A Conceptual Model for Evaluating the Stability of High-Altitude Ice-Rich Slopes Through Coupled Thermo-Hydro-mechanical Simulation

The collapse of glacial, permafrost, and ice-rich moraine slopes in high-altitude mountainous areas not only threatens downstream residents and infrastructure but also displaces ice mass to lower and warmer elevations, accelerating glacial ablation to some extent. Despite being considered rare, ice-rich slopes collapse more frequently than commonly thought due to climate change. For example, two adjacent mountain glaciers in the Aru Range of the Tibetan Plateau, characterized by large volumes (68 x 10 6 m 3 and 83 x 10 6 m 3 , respectively) and low surface slope angles (12.3 degrees and 12.9 degrees , respectively), collapsed surprisingly in 2016. While the mechanisms behind these collapses have garnered broad attention, the ability to quantitatively assess the instability of ice-rich slopes remains limited due to the complex interplay of multi-physical processes. Taking the Aru glacier collapses as reference cases, this paper presents a conceptual model, implemented through coupled thermohydro-mechanical simulation, to evaluate the stability of high-altitude ice-rich slopes due to climate change, rainfall and ice ablation.
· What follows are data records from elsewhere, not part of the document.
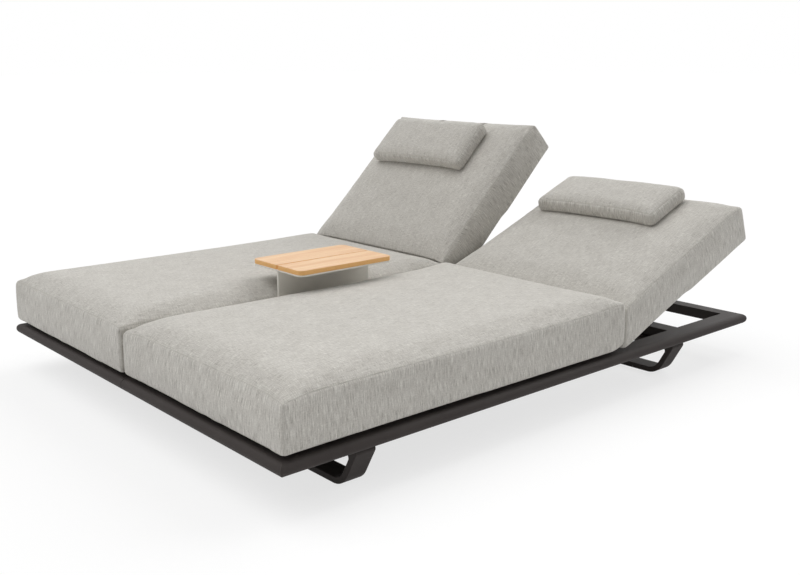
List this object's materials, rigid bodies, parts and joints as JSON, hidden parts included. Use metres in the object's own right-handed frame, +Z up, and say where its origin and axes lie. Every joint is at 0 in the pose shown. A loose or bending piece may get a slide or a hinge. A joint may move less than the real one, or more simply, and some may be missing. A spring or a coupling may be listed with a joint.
{
  "type": "double chaise lounger",
  "caption": "Double chaise lounger: two low aluminium loungers side by side with thick woven cushions, reclining backs, head pillows and a small sliding wood-topped table.",
  "frame": {"origin": "on the floor under the centre of the frame", "axes": "+Z up, +Y towards the head ends, +X to the right lounger"},
  "size_m": [1.6, 2.01, 0.81],
  "materials": {
    "frame_metal": "matt powder coat",
    "fabric": "woven melange",
    "strap": "flat elastic",
    "wood": "oiled",
    "pale_metal": "matt powder coat",
    "steel": "brushed",
    "glide": "moulded"
  },
  "bodies": {
    "frame": {"right_foot_rail": "frame_metal", "right_head_rail": "frame_metal", "right_outer_rail": "frame_metal", "right_inner_rail": "frame_metal", "right_rear_bar": "frame_metal", "right_hinge_bar": "frame_metal", "right_front_leg": "frame_metal", "right_rear_leg": "frame_metal", "right_seat_slats": "frame_metal", "right_hinge_brackets": "frame_metal", "right_prop_racks": "frame_metal", "right_hinge_pins": "steel", "right_glides": "glide", "right_seat_cushion": "fabric", "left_foot_rail": "frame_metal", "left_head_rail": "frame_metal", "left_outer_rail": "frame_metal", "left_inner_rail": "frame_metal", "left_rear_bar": "frame_metal", "left_hinge_bar": "frame_metal", "left_front_leg": "frame_metal", "left_rear_leg": "frame_metal", "left_seat_slats": "frame_metal", "left_hinge_brackets": "frame_metal", "left_prop_racks": "frame_metal", "left_hinge_pins": "steel", "left_glides": "glide", "left_seat_cushion": "fabric", "link_plates": "frame_metal", "link_screws": "steel"},
    "right_back": {"right_back_side_bars": "frame_metal", "right_back_cross_bars": "frame_metal", "right_back_strips": "frame_metal", "right_prop_pins": "steel", "right_back_cushion": "fabric", "right_pillow_straps": "strap"},
    "left_back": {"left_back_side_bars": "frame_metal", "left_back_cross_bars": "frame_metal", "left_back_strips": "frame_metal", "left_prop_pins": "steel", "left_back_cushion": "fabric", "left_pillow_straps": "strap"},
    "right_prop": {"right_prop": "frame_metal"},
    "left_prop": {"left_prop": "frame_metal"},
    "right_pillow": {"right_pillow": "fabric"},
    "left_pillow": {"left_pillow": "fabric"},
    "table": {"table_slat_right": "wood", "table_slat_left": "wood", "table_tray": "pale_metal", "table_blade": "pale_metal", "table_foot": "pale_metal", "table_screws": "steel"}
  },
  "joints": [
    {"name": "right_back_hinge", "type": "hinge", "parent": "frame", "child": "right_back", "pos_m": [0.399, 0.302, 0.157], "axis": [1, 0, 0], "range_deg": [-21.6, 43.4], "deforming": ["right_back_cushion"]},
    {"name": "left_back_hinge", "type": "hinge", "parent": "frame", "child": "left_back", "pos_m": [-0.399, 0.302, 0.157], "axis": [1, 0, 0], "range_deg": [-44.5, 20.5], "deforming": ["left_back_cushion"]},
    {"name": "right_prop_pivot", "type": "hinge", "parent": "right_back", "child": "right_prop", "pos_m": [0.399, 0.43755, 0.20852], "axis": [1, 0, 0], "range_deg": [-86.8, 43.2]},
    {"name": "left_prop_pivot", "type": "hinge", "parent": "left_back", "child": "left_prop", "pos_m": [-0.399, 0.40682, 0.25721], "axis": [1, 0, 0], "range_deg": [-41, 89]},
    {"name": "right_pillow_slide", "type": "slide", "parent": "right_back", "child": "right_pillow", "axis": [0, 0.9298, 0.3681], "range_m": [-0.12, 0.01]},
    {"name": "left_pillow_slide", "type": "slide", "parent": "left_back", "child": "left_pillow", "axis": [0, 0.7133, 0.7009], "range_m": [-0.12, 0.01]},
    {"name": "table_slide", "type": "slide", "parent": "frame", "child": "table", "axis": [0, 1, 0], "range_m": [-0.4, 0.2]}
  ],
  "couplings": [
    {"joint": "right_prop_pivot", "follows": "right_back_hinge", "ratio": -2},
    {"joint": "left_prop_pivot", "follows": "left_back_hinge", "ratio": -2}
  ]
}
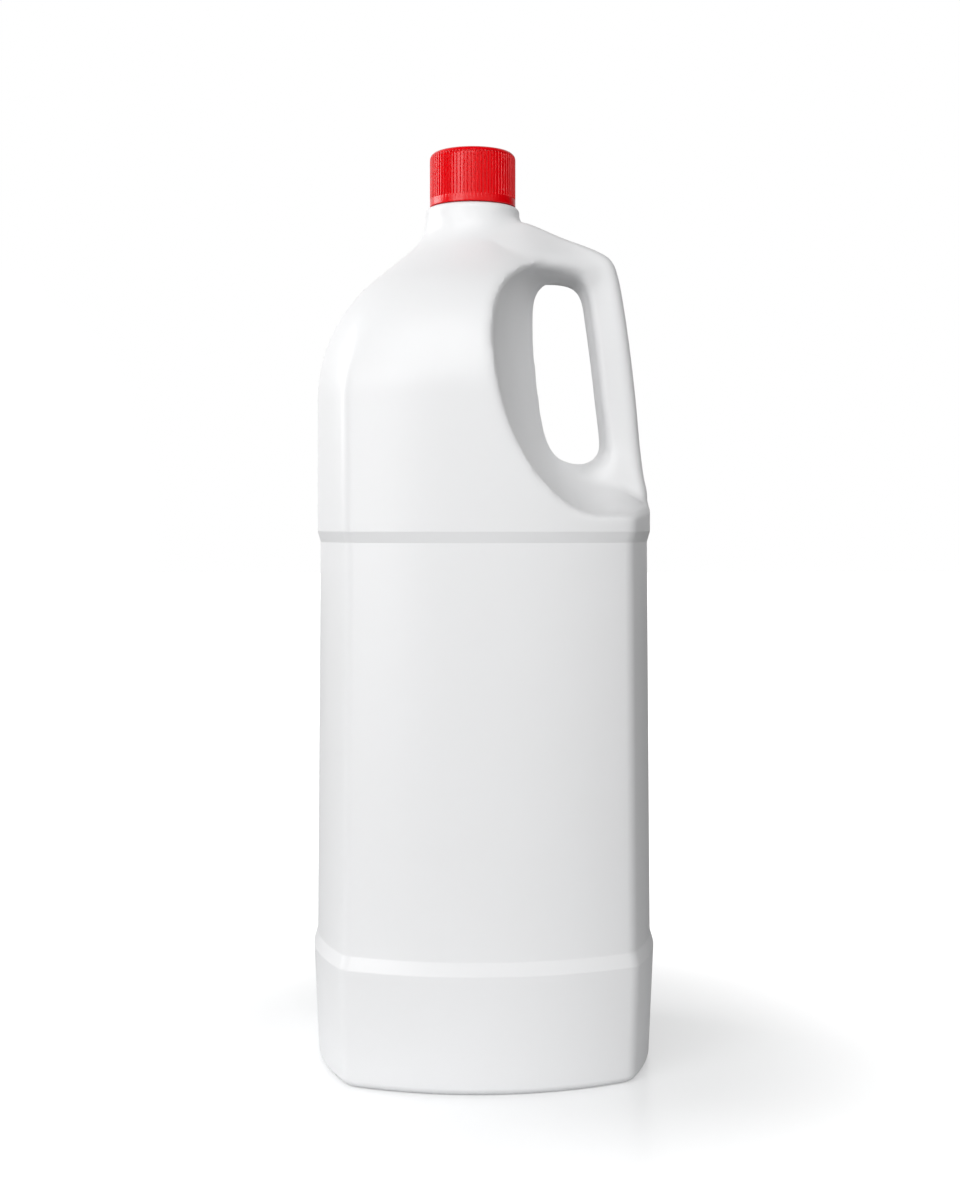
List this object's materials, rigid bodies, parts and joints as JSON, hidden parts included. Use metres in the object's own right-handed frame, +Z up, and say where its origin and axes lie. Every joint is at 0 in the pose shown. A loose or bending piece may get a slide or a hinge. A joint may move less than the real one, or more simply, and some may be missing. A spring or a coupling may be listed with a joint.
{
  "type": "detergent jug",
  "caption": "Tall blow-moulded jug with a hollow through handle in one shoulder, a recessed label panel and a ribbed screw cap.",
  "frame": {"origin": "on the floor, under the middle of the body", "axes": "+Z up along the body, +X towards the handle, +Y to the back; the mould parts in the XZ plane"},
  "size_m": [0.1238, 0.1192, 0.3281],
  "materials": {
    "bottle_plastic": "satin",
    "cap_plastic": "gloss",
    "liner_foam": "matte"
  },
  "bodies": {
    "bottle": {"bottle": "bottle_plastic"},
    "liner": {"liner": "liner_foam"},
    "cap": {"cap": "cap_plastic"}
  },
  "joints": [
    {"name": "cap_lift", "type": "slide", "parent": "bottle", "child": "liner", "axis": [0, 0, 1], "range_m": [0, 0.0211]},
    {"name": "cap_turn", "type": "hinge", "parent": "liner", "child": "cap", "pos_m": [-0.0039, 0, 0.318], "axis": [0, 0, 1], "range_deg": [0, 1800]}
  ],
  "couplings": [
    {"joint": "cap_lift", "follows": "cap_turn", "m_per_rad": 0.00066845}
  ]
}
Results indicate that the methodology captures the effects of temperature change, rainfall and meltwater on the instability events well, demonstrating promising potential in evaluating potential collapse zones of ice-rich slopes similar to the Aru glaciers. Furthermore, the role of climate change in the wellknown Aru events is demonstrated using a state-of-the-art global climate reanalysis dataset. Findings reveal that the increase in liquid water infiltrating the Aru glaciers since 2010 was a critical factor leading to the instability events.